## TO DO
Where a line in the listing contains the string "Blender", copy that line out.

begin

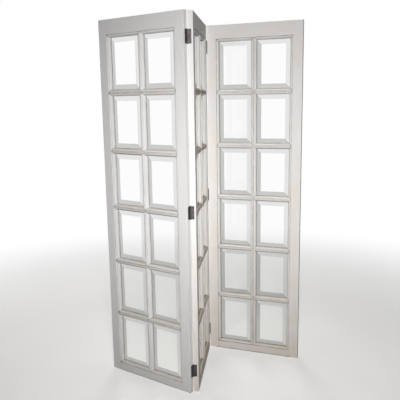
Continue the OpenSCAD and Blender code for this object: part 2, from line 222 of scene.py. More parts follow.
def blend(tree, amount, first, second):
    """Mixes two colours: amount 0 gives the first and 1 the second."""
    node = add(tree, "ShaderNodeMix", data_type="RGBA")
    feed(tree, node.inputs["Factor"], amount)
    feed(tree, node.inputs["A"], first)
    feed(tree, node.inputs["B"], second)
    return node.outputs["Result"]


print("ready: ramp, noise and blend")

# %% [markdown]
# ## Helpers for groups and colours
#
# An effect that several finishes share goes into a node group, which is built once and placed
# wherever it is needed. Its sockets have names, as on a ready-made node. Colours are easiest to
# read off a screen as 0 to 255, but Blender counts light itself, so `srgb` turns one into the other.

# %% Helpers: new_group, place_group and srgb
FLOAT, VECTOR = "NodeSocketFloat", "NodeSocketVector"


def new_group(name, inputs, outputs):
    """A shader node group with named sockets. It gives back the tree and its two end nodes."""
    tree = bpy.data.node_groups.new(name, "ShaderNodeTree")
    for title, kind, value in inputs:
        socket = tree.interface.new_socket(name=title, in_out="INPUT", socket_type=kind)
        if value is not None:
            socket.default_value = value
    for title, kind in outputs:
        tree.interface.new_socket(name=title, in_out="OUTPUT", socket_type=kind)
    return tree, add(tree, "NodeGroupInput"), add(tree, "NodeGroupOutput")


def place_group(tree, group, **sources):
    """Puts a group into a material and feeds its sockets, with _ in a name for each space."""
    node = add(tree, "ShaderNodeGroup", node_tree=group)
    for name, source in sources.items():
        feed(tree, node.inputs[name.replace("_", " ")], source)
    return node


def srgb(red, green, blue):
    """A colour as a picture editor shows it, 0 to 255, turned into Blender's linear values."""
    def linear(part):
        part = part / 255
        return part / 12.92 if part <= 0.04045 else ((part + 0.055) / 1.055) ** 2.4

    return (linear(red), linear(green), linear(blue), 1.0)


print("mid grey in linear light:", round(srgb(128, 128, 128)[0], 3))

# %% [markdown]
# ## Brush marks
#
# A brush leaves fine ridges along the board, and the paint film is a little thicker in some places
# than in others. Noise does both. Stretched noise gives the ridges: if the position is multiplied
# by a small number along the board, the pattern gets long that way. Slow, round noise gives the
# patches. The group is built once, and each material says which way its boards run.

# %% Group: brush marks
NOISE_LAYERS = 3.0
RIDGE_ROUGHNESS, PATCH_ROUGHNESS = 0.6, 0.55

brush_marks, start, end = new_group(
    "brush_marks",
    [
        ("Position", VECTOR, None),
        ("Stretch", VECTOR, (1.0, 1.0, 1.0)),
        ("Ridges per metre", FLOAT, 300.0),
        ("Patches per metre", FLOAT, 6.0),
    ],
    [("Ridges", FLOAT), ("Patches", FLOAT)],
)
position = start.outputs["Position"]
stretched = add(brush_marks, "ShaderNodeVectorMath", operation="MULTIPLY")
feed(brush_marks, stretched.inputs[0], position)
feed(brush_marks, stretched.inputs[1], start.outputs["Stretch"])
ridge_scale, patch_scale = start.outputs["Ridges per metre"], start.outputs["Patches per metre"]
ridges = noise(brush_marks, stretched.outputs[0], ridge_scale, NOISE_LAYERS, RIDGE_ROUGHNESS)
patches = noise(brush_marks, position, patch_scale, NOISE_LAYERS, PATCH_ROUGHNESS)
feed(brush_marks, end.inputs["Ridges"], ridges)
feed(brush_marks, end.inputs["Patches"], patches)
print("group", brush_marks.name, "has", len(brush_marks.nodes), "nodes")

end

## RESULT FOR THIS TASK
Continue the OpenSCAD and Blender code for this object: part 2, from line 222 of scene.py. More parts follow.
# read off a screen as 0 to 255, but Blender counts light itself, so `srgb` turns one into the other.
    """A colour as a picture editor shows it, 0 to 255, turned into Blender's linear values."""